Jacqueline McKenzie, head of immigration at Leigh Day and a partner at the firm, says she was targeted in a briefing on "lefty lawyers" sent to the Telegraph, Mail, Sun and Express.

"To be the main source of a Tory party dossier - and I use the word dossier because that was the word one of the journalists who sent it to me described it as - was quite shocking," Ms McKenzie told LBC's Sangita Myska.

"It was full of inaccuracies and it was just really a shocking hit job, mainly because of its inaccuracies, but more so because of what it attempted to do."
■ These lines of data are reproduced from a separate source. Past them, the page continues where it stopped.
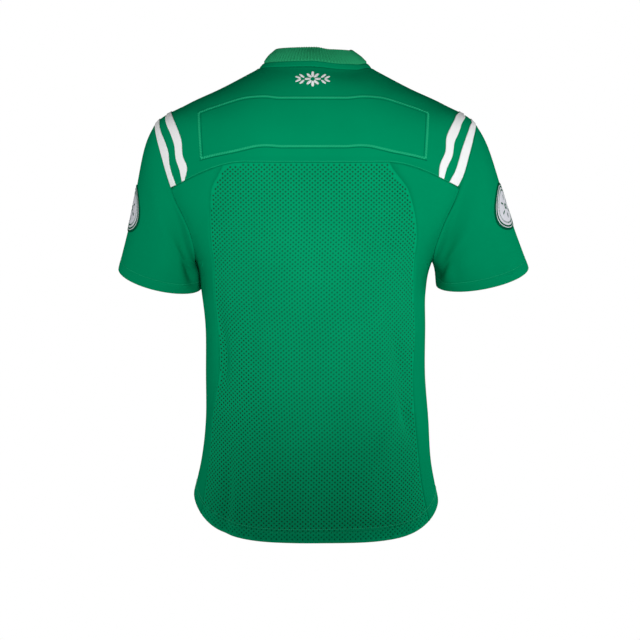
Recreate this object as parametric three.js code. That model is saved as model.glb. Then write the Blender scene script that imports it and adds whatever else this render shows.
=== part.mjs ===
// A men's American football jersey, filled out as it is worn and hollow inside.
// Millimetres, +Z up. The front faces -Y and the wearer's left is +X.
// The origin lies between the wearer's shoulders, level with the points where the collar meets the shoulders.
//
// The body is a family of rings from the neck seam (level 0) to the hem (the last level).
// Every panel is a patch of that one surface, so that neighbours share their seam and lie one seam gap apart.
import * as THREE from "three";

// Driving sizes
const CLOTH = 1.5; // wall of the body cloth
const RIB_CLOTH = 2.2; // wall of the ribbed collar under its ribs
const RIB_HEIGHT = 0.7; // how far each rib stands out of the collar
const RIB_COUNT = 136;
const APPLIED = 1.0; // thickness of stripes, patches and nameplate
const LIFT = 0.6; // gap under a piece that lies on a panel
const SEAM_GAP = 0.36;
const ARMPIT_LIFT = 1.2; // how far the sleeve's underside starts outside the side panel
const PATCH_RADIUS = 36;

// Rings of the body. half is the half width, back and front the depths from the shoulder line.
// The heights are those at the side, the centre back and the centre front.
// square is the power of the oval and vee makes the centre front a point.
// flat keeps the back and front level further round, and slant drops the wearer's right side below the left.
// shift moves the ring to the wearer's left.
// panel is the angle from the side, in degrees, where the side panel ends, and swing turns both back seams to
// the wearer's left.
const ring = (sizes) => ({ square: 2.3, vee: 0, flat: 1, slant: 0, shift: 0, swing: 0, ...sizes });
const RINGS = [
  { half: 91, back: 72, front: 104, side_z: -1, back_z: 0, front_z: -118, square: 2.0, vee: 1.0, panel: 59 },
  { half: 152, back: 98, front: 114, side_z: -33, back_z: -24, front_z: -132, square: 2.1, vee: 0.5, panel: 59 },
  { half: 208, back: 117, front: 122, side_z: -59, back_z: -56, front_z: -150, square: 2.2, vee: 0.2, panel: 59 },
  { half: 260, back: 128, front: 129, side_z: -91, back_z: -99, front_z: -172, panel: 59, swing: 3 },
  { half: 272, back: 133, front: 133, side_z: -150, back_z: -151, front_z: -198, panel: 59, swing: 3 },
  { half: 259, back: 135, front: 136, side_z: -207, back_z: -202, front_z: -230, panel: 54, swing: 2 },
  { half: 226, back: 135, front: 138, side_z: -262, back_z: -252, front_z: -268, panel: 46, swing: 1 },
  { half: 193, back: 134, front: 139, side_z: -316, back_z: -310, front_z: -314, panel: 37, shift: 2 },
  { half: 184, back: 131, front: 139, side_z: -366, back_z: -370, front_z: -370, panel: 33, shift: 3, swing: -1 },
  { half: 181, back: 127, front: 138, side_z: -424, back_z: -438, front_z: -438, panel: 31, swing: -1 },
  { half: 181, back: 125, front: 138, side_z: -500, back_z: -520, front_z: -516, panel: 32 },
  { half: 183, back: 128, front: 140, side_z: -575, back_z: -600, front_z: -594, flat: 1.4, panel: 29, shift: -1.5, swing: 3 },
  { half: 190, back: 136, front: 144, side_z: -642, back_z: -680, front_z: -672, flat: 2, slant: 3, panel: 27.5, shift: -1.5, swing: 3 },
  { half: 203, back: 145, front: 148, side_z: -706, back_z: -754, front_z: -742, flat: 2.7, slant: 6, panel: 28, shift: -1, swing: 1 },
].map(ring);
const HEM = RINGS.length - 1;

// Rings of the collar, from the neck seam up, with straight stretches between them.
const COLLAR_RINGS = [
  RINGS[0],
  { half: 84, back: 68, front: 99, side_z: 7, back_z: 9, front_z: -105, square: 2.0, vee: 1.0 },
  { half: 74, back: 62, front: 93, side_z: 19, back_z: 21, front_z: -84, square: 2.0, vee: 1.0, shift: 1 },
  { half: 60, back: 52, front: 86, side_z: 28, back_z: 31, front_z: -66, square: 2.0, vee: 1.0, shift: 2 },
].map(ring);
const BAND_TOP = 1;
const COLLAR_TOP = 3;

// The armhole, as an oval in angle and level
const ARM_LEVEL = 5; // level of its middle
const ARM_LEVELS = 2; // levels from its middle to its top and to its bottom
const ARM_ANGLE = THREE.MathUtils.degToRad(33); // angle from its middle to its back edge
const ARM_SQUARE = 2.4;
const ARM_TURN_STEP = ARM_ANGLE / 90; // how far its back edge grows for each millimetre away from the seam
const ARM_LEVEL_STEP = ARM_LEVELS / 121; // the same at its top

// The yoke seam: its level at the centre back, how many levels it dips at the sides, and the share of the way to
// the side where the dip starts
const YOKE_LEVEL = 4;
const YOKE_DIP = 0.93;
const YOKE_DIP_START = 0.4;

// Sleeve ends. out, depth and height are the cuff's middle; tilt turns it in the front view, lean swings it forwards.
// bow is how far the sleeve's head stands out of a straight line to the cuff, and gusset how far the cloth
// leaves the body sideways beside the armpit.
const CUFFS = {
  left: { side: 1, out: 260, depth: -32, height: -345, half_width: 69, half_depth: 72, tilt: 14, lean: 12, bow: 8, gusset: 27 },
  right: { side: -1, out: 277, depth: -30, height: -342, half_width: 78, half_depth: 72, tilt: 12, lean: 12, bow: 7, gusset: 24 },
};
const BOW_PEAK = 0.2; // share of the sleeve's length where the bow is fullest

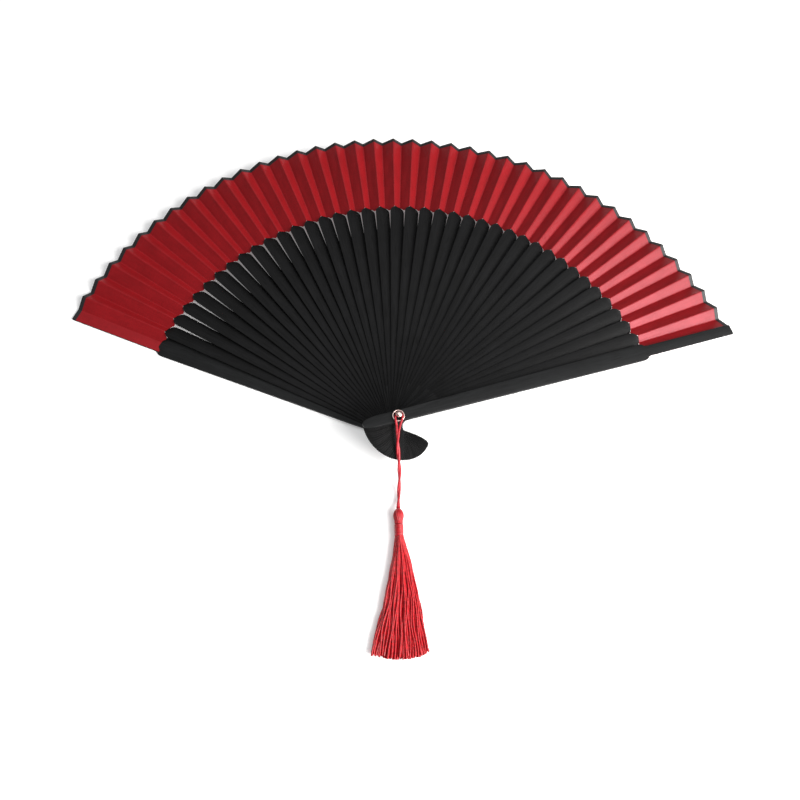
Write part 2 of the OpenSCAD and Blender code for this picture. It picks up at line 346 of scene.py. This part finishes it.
def rib_height(k):
    """The middle height of rib k."""
    return 2.8 * mm + 0.68 * mm * (k - 1)


def half_panel(k, side, r):
    """Half the width of the panel that is glued on stick k, on one side of its axis."""
    share = 0.36 + 0.08 * (r - leaf_inner) / (leaf_radius - leaf_inner)
    return share * r * pitch / 2 * fold_wander[2 * k + (side > 0)]


def on_stick(k, p, r):
    """A point of the panel glued on stick k, at p to the right of the stick's axis."""
    if k == 0:
        z = rear_leaf_height
    elif k == last_stick:
        z = front_leaf_height
    else:
        z = rib_height(k) + 0.1 * mm - pleat_slope * p
    a = stick_angle(k) - p / r
    return Vector((r * cos(a), r * sin(a), z))


def free_panel(k, t, r, slack):
    """A point of the free panel from stick k to the next, t of the way across."""
    low = on_stick(k, half_panel(k, 1, r), r)
    high = on_stick(k + 1, -half_panel(k + 1, -1, r), r)
    point = low.lerp(high, t)
    belly = 16 * t * t * (1 - t) * (1 - t)
    ripple = noise.noise(Vector((k * 3.7 + 1.3 * t, r * 95, 0.4 * k)))
    along = (high - low).normalized()
    outward = Vector((point.x, point.y, 0)).normalized()
    held = min(1, max(0, (seam_radius - 1.5 * mm - r) / (6 * mm)))
    return point + outward.cross(along) * belly * slack * held * ripple


def scallop(p):
    """The radius of the leaf's inner edge at p to the right of a stick's axis."""
    across = pitch * shoulder_radius
    near = [sqrt(max(0, 1 - (d / shoulder_half_width) ** 2)) for d in (abs(p), abs(across - p))]
    return shoulder_base + max(1.9 * mm, shoulder_height * max(near) + 0.15 * mm)


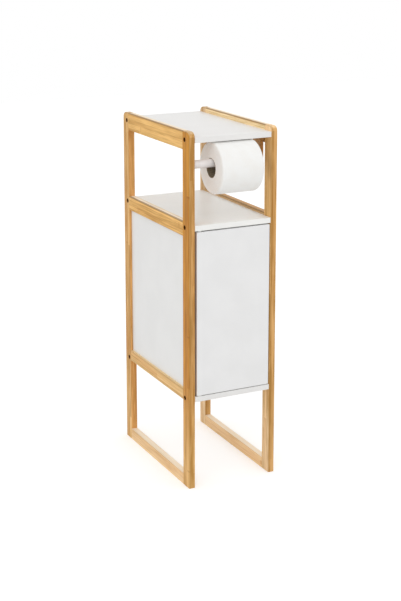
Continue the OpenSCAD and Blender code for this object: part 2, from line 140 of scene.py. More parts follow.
class ShaderTree:
    """The node tree of a material or a world, built up from short calls that return sockets."""

    usual_noise: tuple[float, float] = (0.3, 0.7)
    mix_colours: tuple[int, int, int] = (6, 7, 2)  # A Mix node's two colour inputs and its colour output.

    def __init__(self, owner: bpy.types.ID, shading: Shading = Shading.SURFACE) -> None:
        """Clear the tree of all but a shader and its output.

        Args:
            owner: The material or world.
            shading: Which of the two it is.
        """
        owner.use_nodes = True
        self.tree = owner.node_tree
        self.tree.nodes.clear()
        shader, output = shading.value
        self.shader = self.node(shader, {})
        self.node(output, {"Surface": self.shader.outputs[0]})

    def node(self, kind: str, inputs: dict[str | int, object], **settings: object) -> bpy.types.Node:
        """Add a node.

        Args:
            kind: The node's type, without its ShaderNode prefix.
            inputs: Values or sockets for its inputs, by name or number.
            settings: Properties of the node itself.

        Returns:
            The new node.
        """
        made = self.tree.nodes.new("ShaderNode" + kind)
        for key, setting in settings.items():
            setattr(made, key, setting)
        for key, given in inputs.items():
            self.feed(made.inputs[key], given)
        return made

    def feed(self, socket: Socket, given: object) -> None:
        """Link a socket into an input, or set the input to a plain value.

        Args:
            socket: The input.
            given: A socket, a number or a tuple of numbers.
        """
        if isinstance(given, Socket):
            self.tree.links.new(given, socket)
        elif isinstance(given, tuple) and len(given) == 3 and socket.type == "RGBA":
            socket.default_value = (*given, 1.0)
        else:
            socket.default_value = given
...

The government, including the Prime Minister Rishi Sunak and Home Secretary Suella Braverman, have regularly accused 'lefty lawyers' of attempting to hinder their plans to deport migrants to Rwanda.

Ms McKenzie has also said she has been forced to review her security after being targeted and identified in some newspapers.

Immigration Lawyer targeted by Tories as being 'leftie' speaks out

The Tory dossier, as seen by The Guardian, said: "Just last year, she [McKenzie] helped a Jamaican criminal lodge last-minute appeal to deportation because of his high blood pressure.

"The foreign-born crook had just served an eight-year prison sentence for kidnapping.

“[Labour leader Keir] Starmer has been keen to distance himself from previous remarks and convince voters that he can be trusted on immigration.

“But his decision to hire lefty lawyer Jacqueline McKenzie is further proof that ‘Sir Softie’ can’t be trusted.”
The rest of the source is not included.